## SHORT EXERCISE
The required output is the exact run of lines from the line containing "wall_bracket();" to the line containing "bpy.context.scene.collection.objects.link(rigid_bodies[body])", inclusive, and nothing besides.

## RAW DATA
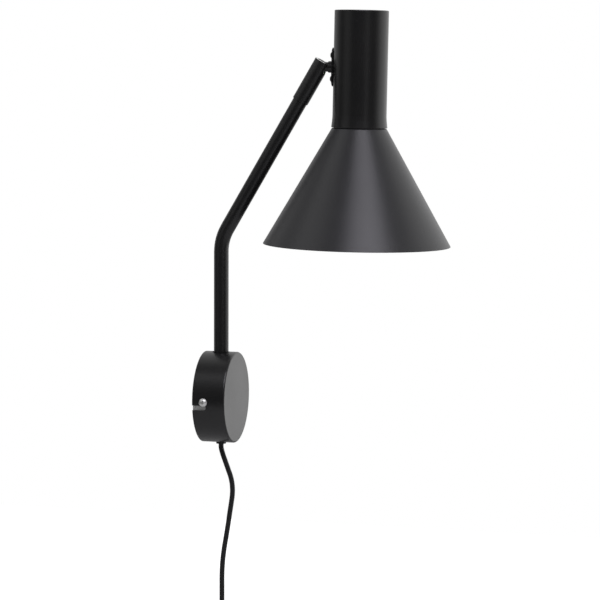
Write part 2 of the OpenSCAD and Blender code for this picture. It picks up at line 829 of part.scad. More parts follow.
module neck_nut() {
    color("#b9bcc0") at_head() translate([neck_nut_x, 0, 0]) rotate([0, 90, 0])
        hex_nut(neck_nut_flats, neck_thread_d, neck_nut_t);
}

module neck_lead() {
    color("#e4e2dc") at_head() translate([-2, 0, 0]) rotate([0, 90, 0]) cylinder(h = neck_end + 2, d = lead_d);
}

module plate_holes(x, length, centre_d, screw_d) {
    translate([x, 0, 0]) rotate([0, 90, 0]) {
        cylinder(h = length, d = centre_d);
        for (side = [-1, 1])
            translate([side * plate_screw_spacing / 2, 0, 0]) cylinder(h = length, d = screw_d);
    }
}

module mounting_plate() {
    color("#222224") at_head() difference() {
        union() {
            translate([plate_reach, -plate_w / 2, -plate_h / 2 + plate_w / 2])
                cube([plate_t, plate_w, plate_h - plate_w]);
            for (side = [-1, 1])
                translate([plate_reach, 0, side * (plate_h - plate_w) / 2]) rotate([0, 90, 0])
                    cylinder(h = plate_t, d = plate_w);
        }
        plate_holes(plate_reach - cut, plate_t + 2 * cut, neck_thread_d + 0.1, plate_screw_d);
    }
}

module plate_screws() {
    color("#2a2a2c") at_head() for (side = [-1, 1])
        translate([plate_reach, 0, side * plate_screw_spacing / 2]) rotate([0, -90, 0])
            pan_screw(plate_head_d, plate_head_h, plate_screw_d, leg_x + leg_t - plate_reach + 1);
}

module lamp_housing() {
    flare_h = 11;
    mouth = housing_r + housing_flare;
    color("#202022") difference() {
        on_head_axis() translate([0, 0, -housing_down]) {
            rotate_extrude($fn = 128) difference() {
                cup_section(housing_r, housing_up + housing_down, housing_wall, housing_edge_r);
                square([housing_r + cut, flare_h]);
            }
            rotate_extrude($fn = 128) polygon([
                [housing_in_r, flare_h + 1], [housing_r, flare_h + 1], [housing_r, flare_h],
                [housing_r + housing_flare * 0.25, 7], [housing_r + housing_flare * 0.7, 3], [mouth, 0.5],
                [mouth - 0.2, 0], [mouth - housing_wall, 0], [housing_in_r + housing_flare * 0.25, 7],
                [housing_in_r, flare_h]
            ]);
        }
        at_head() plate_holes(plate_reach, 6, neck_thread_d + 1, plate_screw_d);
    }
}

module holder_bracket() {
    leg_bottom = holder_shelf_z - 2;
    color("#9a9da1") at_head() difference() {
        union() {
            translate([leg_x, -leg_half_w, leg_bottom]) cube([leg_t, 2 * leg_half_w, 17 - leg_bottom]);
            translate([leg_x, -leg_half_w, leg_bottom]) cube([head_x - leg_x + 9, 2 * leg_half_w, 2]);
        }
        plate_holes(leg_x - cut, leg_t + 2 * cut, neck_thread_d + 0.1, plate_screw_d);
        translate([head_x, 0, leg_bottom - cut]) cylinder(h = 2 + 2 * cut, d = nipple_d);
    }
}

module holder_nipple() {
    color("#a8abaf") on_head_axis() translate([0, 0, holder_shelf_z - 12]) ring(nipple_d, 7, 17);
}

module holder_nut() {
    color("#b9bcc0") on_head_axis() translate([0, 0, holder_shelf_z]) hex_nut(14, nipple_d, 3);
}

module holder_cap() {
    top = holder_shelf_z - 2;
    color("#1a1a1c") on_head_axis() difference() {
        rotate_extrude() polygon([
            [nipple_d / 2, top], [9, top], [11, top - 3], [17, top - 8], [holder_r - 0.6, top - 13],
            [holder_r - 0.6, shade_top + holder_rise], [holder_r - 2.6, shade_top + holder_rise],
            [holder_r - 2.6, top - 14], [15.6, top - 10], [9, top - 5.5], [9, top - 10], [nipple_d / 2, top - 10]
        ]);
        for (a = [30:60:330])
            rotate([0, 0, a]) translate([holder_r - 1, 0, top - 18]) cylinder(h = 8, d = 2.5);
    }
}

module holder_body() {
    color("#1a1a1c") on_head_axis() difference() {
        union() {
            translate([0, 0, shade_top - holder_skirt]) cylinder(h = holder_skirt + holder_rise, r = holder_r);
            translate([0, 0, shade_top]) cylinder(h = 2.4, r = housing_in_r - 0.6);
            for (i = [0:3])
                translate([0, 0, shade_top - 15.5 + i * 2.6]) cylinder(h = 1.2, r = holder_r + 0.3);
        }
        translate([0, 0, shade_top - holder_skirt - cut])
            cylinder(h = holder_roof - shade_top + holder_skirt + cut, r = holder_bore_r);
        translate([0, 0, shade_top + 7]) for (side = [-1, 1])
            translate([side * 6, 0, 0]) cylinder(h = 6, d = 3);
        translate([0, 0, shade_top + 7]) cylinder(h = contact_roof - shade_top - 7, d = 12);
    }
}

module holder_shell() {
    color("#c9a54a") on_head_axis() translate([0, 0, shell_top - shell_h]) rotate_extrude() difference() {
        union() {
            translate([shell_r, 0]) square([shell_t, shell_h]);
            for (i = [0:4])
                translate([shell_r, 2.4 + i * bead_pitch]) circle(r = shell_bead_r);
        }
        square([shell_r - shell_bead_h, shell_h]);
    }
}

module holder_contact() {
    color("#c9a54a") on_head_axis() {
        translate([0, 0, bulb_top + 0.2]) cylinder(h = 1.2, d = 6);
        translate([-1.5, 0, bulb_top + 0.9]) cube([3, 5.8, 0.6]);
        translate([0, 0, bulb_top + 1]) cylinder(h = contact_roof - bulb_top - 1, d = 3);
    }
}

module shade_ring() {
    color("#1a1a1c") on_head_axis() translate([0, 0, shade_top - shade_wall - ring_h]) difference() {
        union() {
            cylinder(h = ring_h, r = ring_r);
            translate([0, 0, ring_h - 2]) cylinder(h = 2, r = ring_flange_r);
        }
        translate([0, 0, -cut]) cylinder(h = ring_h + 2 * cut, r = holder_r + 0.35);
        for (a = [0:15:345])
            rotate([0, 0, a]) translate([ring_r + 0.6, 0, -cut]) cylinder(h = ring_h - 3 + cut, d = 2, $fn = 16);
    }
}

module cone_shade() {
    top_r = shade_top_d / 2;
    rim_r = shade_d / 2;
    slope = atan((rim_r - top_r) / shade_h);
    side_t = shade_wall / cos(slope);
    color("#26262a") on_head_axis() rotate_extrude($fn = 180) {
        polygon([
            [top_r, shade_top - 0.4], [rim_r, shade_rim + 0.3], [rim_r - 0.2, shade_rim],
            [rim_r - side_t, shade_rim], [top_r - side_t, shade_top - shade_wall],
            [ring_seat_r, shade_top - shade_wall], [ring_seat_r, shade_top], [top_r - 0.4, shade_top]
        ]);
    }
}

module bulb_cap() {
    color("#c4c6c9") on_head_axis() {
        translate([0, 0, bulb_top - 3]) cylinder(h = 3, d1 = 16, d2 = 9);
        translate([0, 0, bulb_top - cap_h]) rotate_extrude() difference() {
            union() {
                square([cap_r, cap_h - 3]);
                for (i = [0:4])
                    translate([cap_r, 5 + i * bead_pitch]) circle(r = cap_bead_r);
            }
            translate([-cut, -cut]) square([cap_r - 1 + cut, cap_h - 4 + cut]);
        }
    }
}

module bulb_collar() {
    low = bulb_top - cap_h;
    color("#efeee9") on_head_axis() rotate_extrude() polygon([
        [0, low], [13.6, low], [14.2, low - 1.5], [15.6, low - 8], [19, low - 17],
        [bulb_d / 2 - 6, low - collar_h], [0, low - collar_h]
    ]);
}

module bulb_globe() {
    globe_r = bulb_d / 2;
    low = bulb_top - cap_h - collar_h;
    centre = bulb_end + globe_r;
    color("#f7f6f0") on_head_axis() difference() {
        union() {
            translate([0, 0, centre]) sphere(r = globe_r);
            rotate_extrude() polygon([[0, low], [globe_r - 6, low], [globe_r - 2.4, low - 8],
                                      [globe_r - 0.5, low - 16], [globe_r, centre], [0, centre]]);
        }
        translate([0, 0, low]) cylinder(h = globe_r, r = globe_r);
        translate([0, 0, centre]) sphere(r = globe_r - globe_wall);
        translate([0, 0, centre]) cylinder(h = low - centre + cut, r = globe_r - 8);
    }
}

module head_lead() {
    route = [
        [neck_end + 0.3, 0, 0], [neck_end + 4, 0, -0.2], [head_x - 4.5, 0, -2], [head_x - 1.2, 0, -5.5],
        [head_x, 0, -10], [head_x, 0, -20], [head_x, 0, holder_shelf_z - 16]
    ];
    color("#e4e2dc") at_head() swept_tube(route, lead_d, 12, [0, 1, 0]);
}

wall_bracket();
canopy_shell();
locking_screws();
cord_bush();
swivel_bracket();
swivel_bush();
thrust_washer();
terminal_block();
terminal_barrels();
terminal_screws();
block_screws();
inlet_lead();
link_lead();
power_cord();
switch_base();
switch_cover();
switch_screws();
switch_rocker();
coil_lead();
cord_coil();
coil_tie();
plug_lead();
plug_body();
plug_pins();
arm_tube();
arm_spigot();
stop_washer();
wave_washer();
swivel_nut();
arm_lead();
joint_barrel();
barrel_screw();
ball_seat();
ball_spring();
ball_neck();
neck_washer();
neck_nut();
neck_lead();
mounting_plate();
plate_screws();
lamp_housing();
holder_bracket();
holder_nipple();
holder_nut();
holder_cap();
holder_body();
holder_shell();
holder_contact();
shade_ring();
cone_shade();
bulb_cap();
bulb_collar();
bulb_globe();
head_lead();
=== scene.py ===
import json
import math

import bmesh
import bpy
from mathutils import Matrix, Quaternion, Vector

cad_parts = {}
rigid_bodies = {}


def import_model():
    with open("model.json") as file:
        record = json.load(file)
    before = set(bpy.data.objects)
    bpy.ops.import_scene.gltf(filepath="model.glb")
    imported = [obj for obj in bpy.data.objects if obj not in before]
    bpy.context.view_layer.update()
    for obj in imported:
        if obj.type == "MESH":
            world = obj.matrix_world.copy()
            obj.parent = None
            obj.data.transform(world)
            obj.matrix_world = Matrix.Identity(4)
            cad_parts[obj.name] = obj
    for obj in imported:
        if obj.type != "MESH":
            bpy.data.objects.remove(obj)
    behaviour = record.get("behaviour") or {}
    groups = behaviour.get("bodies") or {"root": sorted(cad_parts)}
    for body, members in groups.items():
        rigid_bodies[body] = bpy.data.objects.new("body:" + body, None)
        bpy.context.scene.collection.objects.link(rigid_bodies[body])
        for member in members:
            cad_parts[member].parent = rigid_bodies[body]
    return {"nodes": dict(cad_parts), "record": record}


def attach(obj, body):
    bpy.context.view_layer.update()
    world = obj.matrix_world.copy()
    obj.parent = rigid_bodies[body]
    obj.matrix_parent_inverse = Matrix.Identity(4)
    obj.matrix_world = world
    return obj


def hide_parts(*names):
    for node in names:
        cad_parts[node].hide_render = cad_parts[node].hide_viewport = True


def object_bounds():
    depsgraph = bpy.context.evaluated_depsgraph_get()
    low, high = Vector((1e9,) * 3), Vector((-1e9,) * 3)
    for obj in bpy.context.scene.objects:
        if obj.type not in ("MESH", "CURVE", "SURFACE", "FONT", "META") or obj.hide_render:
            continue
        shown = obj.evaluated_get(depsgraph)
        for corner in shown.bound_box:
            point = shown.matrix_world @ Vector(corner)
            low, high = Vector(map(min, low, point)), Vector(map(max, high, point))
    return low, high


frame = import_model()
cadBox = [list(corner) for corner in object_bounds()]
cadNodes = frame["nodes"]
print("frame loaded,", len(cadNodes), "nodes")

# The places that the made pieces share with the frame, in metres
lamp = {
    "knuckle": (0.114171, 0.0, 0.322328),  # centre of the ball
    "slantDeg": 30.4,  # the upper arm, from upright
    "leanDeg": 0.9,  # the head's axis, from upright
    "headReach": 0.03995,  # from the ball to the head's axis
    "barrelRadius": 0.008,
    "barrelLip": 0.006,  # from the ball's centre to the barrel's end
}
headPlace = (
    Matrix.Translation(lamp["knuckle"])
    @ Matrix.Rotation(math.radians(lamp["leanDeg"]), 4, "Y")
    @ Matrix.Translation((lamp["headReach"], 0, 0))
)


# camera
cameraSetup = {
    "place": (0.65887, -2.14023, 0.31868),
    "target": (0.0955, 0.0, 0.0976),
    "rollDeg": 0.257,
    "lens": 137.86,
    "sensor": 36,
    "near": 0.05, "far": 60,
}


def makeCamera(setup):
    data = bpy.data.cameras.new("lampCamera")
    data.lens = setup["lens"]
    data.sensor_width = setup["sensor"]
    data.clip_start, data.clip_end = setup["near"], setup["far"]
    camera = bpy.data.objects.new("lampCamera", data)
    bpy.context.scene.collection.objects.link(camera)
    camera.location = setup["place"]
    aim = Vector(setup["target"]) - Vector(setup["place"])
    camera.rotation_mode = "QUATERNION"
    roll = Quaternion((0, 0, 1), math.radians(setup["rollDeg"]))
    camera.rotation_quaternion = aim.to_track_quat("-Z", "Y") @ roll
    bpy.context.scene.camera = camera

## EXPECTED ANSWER
wall_bracket();
canopy_shell();
locking_screws();
cord_bush();
swivel_bracket();
swivel_bush();
thrust_washer();
terminal_block();
terminal_barrels();
terminal_screws();
block_screws();
inlet_lead();
link_lead();
power_cord();
switch_base();
switch_cover();
switch_screws();
switch_rocker();
coil_lead();
cord_coil();
coil_tie();
plug_lead();
plug_body();
plug_pins();
arm_tube();
arm_spigot();
stop_washer();
wave_washer();
swivel_nut();
arm_lead();
joint_barrel();
barrel_screw();
ball_seat();
ball_spring();
ball_neck();
neck_washer();
neck_nut();
neck_lead();
mounting_plate();
plate_screws();
lamp_housing();
holder_bracket();
holder_nipple();
holder_nut();
holder_cap();
holder_body();
holder_shell();
holder_contact();
shade_ring();
cone_shade();
bulb_cap();
bulb_collar();
bulb_globe();
head_lead();
=== scene.py ===
import json
import math

import bmesh
import bpy
from mathutils import Matrix, Quaternion, Vector

cad_parts = {}
rigid_bodies = {}


def import_model():
    with open("model.json") as file:
        record = json.load(file)
    before = set(bpy.data.objects)
    bpy.ops.import_scene.gltf(filepath="model.glb")
    imported = [obj for obj in bpy.data.objects if obj not in before]
    bpy.context.view_layer.update()
    for obj in imported:
        if obj.type == "MESH":
            world = obj.matrix_world.copy()
            obj.parent = None
            obj.data.transform(world)
            obj.matrix_world = Matrix.Identity(4)
            cad_parts[obj.name] = obj
    for obj in imported:
        if obj.type != "MESH":
            bpy.data.objects.remove(obj)
    behaviour = record.get("behaviour") or {}
    groups = behaviour.get("bodies") or {"root": sorted(cad_parts)}
    for body, members in groups.items():
        rigid_bodies[body] = bpy.data.objects.new("body:" + body, None)
        bpy.context.scene.collection.objects.link(rigid_bodies[body])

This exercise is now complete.